-----

## \#\# Model Details

  * **Developed by:** CipherSaber
  * **Base Model:** `Qwen/Qwen1.5-7B-Chat`
  * **Fine-tuning Method:** Supervised Fine-Tuning (SFT) with the TRL library.
  * **Language:** English
  * **License:** Apache-2.0
  * **Repository:** [https://huggingface.co/CipherSaber/Foss-Cherub-Vuln-Detector-v1](https://www.google.com/url?sa=E&source=gmail&q=https://huggingface.co/CipherSaber/Foss-Cherub-Vuln-Detector-v1)

-----

## \#\# Model Description

`Foss-Cherub-Vuln-Detector-v1` is a specialized generative language model fine-tuned to act as an expert security analyst. Its primary function is to analyze snippets of source code across various languages (C, C++, Java, Python) and identify potential security flaws.

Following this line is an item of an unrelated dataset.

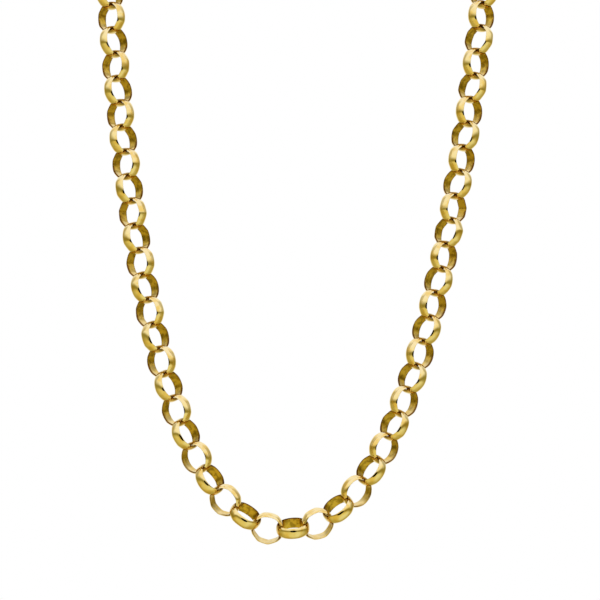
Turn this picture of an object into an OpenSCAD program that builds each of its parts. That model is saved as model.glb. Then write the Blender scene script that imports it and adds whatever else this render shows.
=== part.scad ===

The model is trained to follow a specific instruction format, where it receives code and responds with either "**Vulnerable**" along with the relevant Common Weakness Enumeration (CWE) ID, or "**Not Vulnerable**" if the code appears secure. It also has capabilities for generating mitigation advice when prompted correctly.

**Key Features:**

  * Detects common vulnerability patterns.
  * Identifies potential novel or "zero-day" like flaws that rule-based systems might miss.
  * Provides CWE classification for identified weaknesses.
  * Can generate detailed mitigation advice and code patches.

-----

## \#\# Intended Use

This model is intended to be used as the core AI engine for automated security auditing tools, IDE extensions, and CI/CD pipeline security gates. It is designed to assist:

  * **Developers:** By providing real-time feedback on potential security issues as they write code.
  * **Security Analysts:** By automating the initial triage of large codebases, allowing them to focus on verifying the most critical findings.
  * **Open-Source Maintainers:** By providing a first line of defense against insecure code contributions.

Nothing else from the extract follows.